▸ DATA SEGMENT:
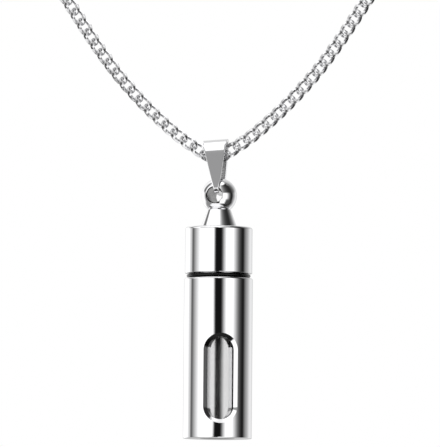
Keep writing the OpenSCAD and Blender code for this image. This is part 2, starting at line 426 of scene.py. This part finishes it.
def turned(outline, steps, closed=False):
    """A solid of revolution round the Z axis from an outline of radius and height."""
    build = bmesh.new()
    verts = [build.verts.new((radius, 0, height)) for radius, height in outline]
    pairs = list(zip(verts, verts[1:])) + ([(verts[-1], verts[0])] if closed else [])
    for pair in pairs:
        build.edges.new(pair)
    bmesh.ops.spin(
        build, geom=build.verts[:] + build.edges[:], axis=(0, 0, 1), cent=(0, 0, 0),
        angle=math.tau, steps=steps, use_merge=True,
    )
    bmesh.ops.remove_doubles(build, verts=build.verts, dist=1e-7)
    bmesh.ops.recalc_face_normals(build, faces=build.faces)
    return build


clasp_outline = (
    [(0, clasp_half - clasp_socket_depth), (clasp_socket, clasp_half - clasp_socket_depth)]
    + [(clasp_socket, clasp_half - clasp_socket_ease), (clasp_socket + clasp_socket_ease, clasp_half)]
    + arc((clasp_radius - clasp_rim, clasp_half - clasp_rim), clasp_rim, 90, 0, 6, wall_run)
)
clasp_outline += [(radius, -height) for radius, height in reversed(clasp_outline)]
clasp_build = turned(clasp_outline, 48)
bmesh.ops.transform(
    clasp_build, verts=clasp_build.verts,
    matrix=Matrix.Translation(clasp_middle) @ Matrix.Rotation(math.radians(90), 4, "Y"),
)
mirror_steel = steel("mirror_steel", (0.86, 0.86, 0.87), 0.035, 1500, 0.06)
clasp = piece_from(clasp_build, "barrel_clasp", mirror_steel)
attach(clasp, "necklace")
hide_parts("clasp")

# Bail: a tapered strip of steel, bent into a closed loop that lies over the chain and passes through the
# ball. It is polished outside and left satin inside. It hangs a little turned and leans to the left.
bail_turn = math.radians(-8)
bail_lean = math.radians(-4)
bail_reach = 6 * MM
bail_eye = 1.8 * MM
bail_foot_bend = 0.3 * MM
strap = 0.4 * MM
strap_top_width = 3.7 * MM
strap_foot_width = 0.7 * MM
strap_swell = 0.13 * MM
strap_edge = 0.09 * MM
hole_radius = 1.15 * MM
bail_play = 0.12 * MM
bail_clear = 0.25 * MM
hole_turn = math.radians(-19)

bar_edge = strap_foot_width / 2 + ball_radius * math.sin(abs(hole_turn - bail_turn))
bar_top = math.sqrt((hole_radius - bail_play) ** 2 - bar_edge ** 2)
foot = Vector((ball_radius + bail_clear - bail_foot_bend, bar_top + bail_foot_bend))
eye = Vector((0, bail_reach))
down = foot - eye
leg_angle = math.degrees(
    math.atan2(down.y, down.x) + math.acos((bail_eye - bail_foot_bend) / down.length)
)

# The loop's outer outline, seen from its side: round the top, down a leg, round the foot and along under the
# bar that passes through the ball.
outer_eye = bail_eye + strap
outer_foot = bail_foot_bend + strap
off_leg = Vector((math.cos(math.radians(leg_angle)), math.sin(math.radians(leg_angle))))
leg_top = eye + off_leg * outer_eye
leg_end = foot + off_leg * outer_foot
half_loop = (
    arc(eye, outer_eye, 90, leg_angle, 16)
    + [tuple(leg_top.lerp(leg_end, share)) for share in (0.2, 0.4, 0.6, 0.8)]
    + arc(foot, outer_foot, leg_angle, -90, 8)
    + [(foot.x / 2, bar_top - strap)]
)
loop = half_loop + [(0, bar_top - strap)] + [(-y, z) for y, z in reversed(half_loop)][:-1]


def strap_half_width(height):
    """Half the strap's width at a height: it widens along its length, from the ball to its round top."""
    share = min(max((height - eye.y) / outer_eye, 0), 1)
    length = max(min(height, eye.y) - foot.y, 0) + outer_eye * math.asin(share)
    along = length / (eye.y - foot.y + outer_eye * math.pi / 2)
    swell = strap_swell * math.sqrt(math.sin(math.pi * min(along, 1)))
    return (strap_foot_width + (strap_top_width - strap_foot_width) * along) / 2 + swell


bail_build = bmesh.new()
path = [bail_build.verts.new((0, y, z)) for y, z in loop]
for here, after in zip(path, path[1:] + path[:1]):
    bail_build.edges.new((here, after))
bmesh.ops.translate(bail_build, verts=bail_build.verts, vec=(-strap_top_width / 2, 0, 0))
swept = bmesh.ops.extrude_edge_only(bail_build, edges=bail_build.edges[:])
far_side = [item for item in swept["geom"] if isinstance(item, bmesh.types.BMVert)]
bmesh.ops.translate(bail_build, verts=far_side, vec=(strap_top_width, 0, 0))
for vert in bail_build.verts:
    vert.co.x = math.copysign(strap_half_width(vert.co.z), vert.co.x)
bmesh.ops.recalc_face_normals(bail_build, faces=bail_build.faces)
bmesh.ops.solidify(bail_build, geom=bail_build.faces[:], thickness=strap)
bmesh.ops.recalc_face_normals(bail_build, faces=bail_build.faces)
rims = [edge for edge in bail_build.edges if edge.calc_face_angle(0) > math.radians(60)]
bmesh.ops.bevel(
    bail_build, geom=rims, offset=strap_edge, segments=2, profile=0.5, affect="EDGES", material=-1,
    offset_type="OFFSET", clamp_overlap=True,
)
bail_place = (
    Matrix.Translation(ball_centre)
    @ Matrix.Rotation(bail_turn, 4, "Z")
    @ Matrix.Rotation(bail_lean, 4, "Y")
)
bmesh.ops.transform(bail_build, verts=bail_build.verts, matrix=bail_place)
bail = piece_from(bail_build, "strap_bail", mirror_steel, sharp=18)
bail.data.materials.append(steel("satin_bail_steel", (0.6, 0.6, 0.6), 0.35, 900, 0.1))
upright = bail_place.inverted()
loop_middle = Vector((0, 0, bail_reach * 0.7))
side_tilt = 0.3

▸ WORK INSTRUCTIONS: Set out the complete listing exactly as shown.

▸ WRITTEN ANSWER:
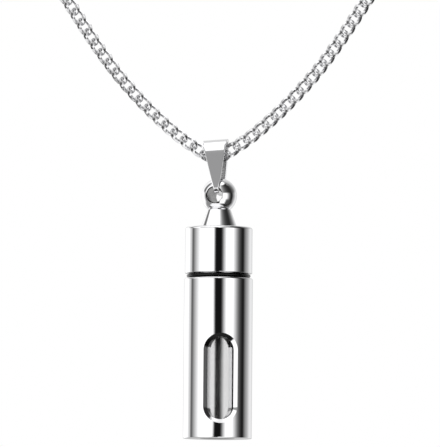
Keep writing the OpenSCAD and Blender code for this image. This is part 2, starting at line 426 of scene.py. This part finishes it.
def turned(outline, steps, closed=False):
    """A solid of revolution round the Z axis from an outline of radius and height."""
    build = bmesh.new()
    verts = [build.verts.new((radius, 0, height)) for radius, height in outline]
    pairs = list(zip(verts, verts[1:])) + ([(verts[-1], verts[0])] if closed else [])
    for pair in pairs:
        build.edges.new(pair)
    bmesh.ops.spin(
        build, geom=build.verts[:] + build.edges[:], axis=(0, 0, 1), cent=(0, 0, 0),
        angle=math.tau, steps=steps, use_merge=True,
    )
    bmesh.ops.remove_doubles(build, verts=build.verts, dist=1e-7)
    bmesh.ops.recalc_face_normals(build, faces=build.faces)
    return build


clasp_outline = (
    [(0, clasp_half - clasp_socket_depth), (clasp_socket, clasp_half - clasp_socket_depth)]
    + [(clasp_socket, clasp_half - clasp_socket_ease), (clasp_socket + clasp_socket_ease, clasp_half)]
    + arc((clasp_radius - clasp_rim, clasp_half - clasp_rim), clasp_rim, 90, 0, 6, wall_run)
)
clasp_outline += [(radius, -height) for radius, height in reversed(clasp_outline)]
clasp_build = turned(clasp_outline, 48)
bmesh.ops.transform(
    clasp_build, verts=clasp_build.verts,
    matrix=Matrix.Translation(clasp_middle) @ Matrix.Rotation(math.radians(90), 4, "Y"),
)
mirror_steel = steel("mirror_steel", (0.86, 0.86, 0.87), 0.035, 1500, 0.06)
clasp = piece_from(clasp_build, "barrel_clasp", mirror_steel)
attach(clasp, "necklace")
hide_parts("clasp")

# Bail: a tapered strip of steel, bent into a closed loop that lies over the chain and passes through the
# ball. It is polished outside and left satin inside. It hangs a little turned and leans to the left.
bail_turn = math.radians(-8)
bail_lean = math.radians(-4)
bail_reach = 6 * MM
bail_eye = 1.8 * MM
bail_foot_bend = 0.3 * MM
strap = 0.4 * MM
strap_top_width = 3.7 * MM
strap_foot_width = 0.7 * MM
strap_swell = 0.13 * MM
strap_edge = 0.09 * MM
hole_radius = 1.15 * MM
bail_play = 0.12 * MM
bail_clear = 0.25 * MM
hole_turn = math.radians(-19)

bar_edge = strap_foot_width / 2 + ball_radius * math.sin(abs(hole_turn - bail_turn))
bar_top = math.sqrt((hole_radius - bail_play) ** 2 - bar_edge ** 2)
foot = Vector((ball_radius + bail_clear - bail_foot_bend, bar_top + bail_foot_bend))
eye = Vector((0, bail_reach))
down = foot - eye
leg_angle = math.degrees(
    math.atan2(down.y, down.x) + math.acos((bail_eye - bail_foot_bend) / down.length)
)

# The loop's outer outline, seen from its side: round the top, down a leg, round the foot and along under the
# bar that passes through the ball.
outer_eye = bail_eye + strap
outer_foot = bail_foot_bend + strap
off_leg = Vector((math.cos(math.radians(leg_angle)), math.sin(math.radians(leg_angle))))
leg_top = eye + off_leg * outer_eye
leg_end = foot + off_leg * outer_foot
half_loop = (
    arc(eye, outer_eye, 90, leg_angle, 16)
    + [tuple(leg_top.lerp(leg_end, share)) for share in (0.2, 0.4, 0.6, 0.8)]
    + arc(foot, outer_foot, leg_angle, -90, 8)
    + [(foot.x / 2, bar_top - strap)]
)
loop = half_loop + [(0, bar_top - strap)] + [(-y, z) for y, z in reversed(half_loop)][:-1]


def strap_half_width(height):
    """Half the strap's width at a height: it widens along its length, from the ball to its round top."""
    share = min(max((height - eye.y) / outer_eye, 0), 1)
    length = max(min(height, eye.y) - foot.y, 0) + outer_eye * math.asin(share)
    along = length / (eye.y - foot.y + outer_eye * math.pi / 2)
    swell = strap_swell * math.sqrt(math.sin(math.pi * min(along, 1)))
    return (strap_foot_width + (strap_top_width - strap_foot_width) * along) / 2 + swell


bail_build = bmesh.new()
path = [bail_build.verts.new((0, y, z)) for y, z in loop]
for here, after in zip(path, path[1:] + path[:1]):
    bail_build.edges.new((here, after))
bmesh.ops.translate(bail_build, verts=bail_build.verts, vec=(-strap_top_width / 2, 0, 0))
swept = bmesh.ops.extrude_edge_only(bail_build, edges=bail_build.edges[:])
far_side = [item for item in swept["geom"] if isinstance(item, bmesh.types.BMVert)]
bmesh.ops.translate(bail_build, verts=far_side, vec=(strap_top_width, 0, 0))
for vert in bail_build.verts:
    vert.co.x = math.copysign(strap_half_width(vert.co.z), vert.co.x)
bmesh.ops.recalc_face_normals(bail_build, faces=bail_build.faces)
bmesh.ops.solidify(bail_build, geom=bail_build.faces[:], thickness=strap)
bmesh.ops.recalc_face_normals(bail_build, faces=bail_build.faces)
rims = [edge for edge in bail_build.edges if edge.calc_face_angle(0) > math.radians(60)]
bmesh.ops.bevel(
    bail_build, geom=rims, offset=strap_edge, segments=2, profile=0.5, affect="EDGES", material=-1,
    offset_type="OFFSET", clamp_overlap=True,
)
bail_place = (
    Matrix.Translation(ball_centre)
    @ Matrix.Rotation(bail_turn, 4, "Z")
    @ Matrix.Rotation(bail_lean, 4, "Y")
)
bmesh.ops.transform(bail_build, verts=bail_build.verts, matrix=bail_place)
bail = piece_from(bail_build, "strap_bail", mirror_steel, sharp=18)
bail.data.materials.append(steel("satin_bail_steel", (0.6, 0.6, 0.6), 0.35, 900, 0.1))
upright = bail_place.inverted()
loop_middle = Vector((0, 0, bail_reach * 0.7))
side_tilt = 0.3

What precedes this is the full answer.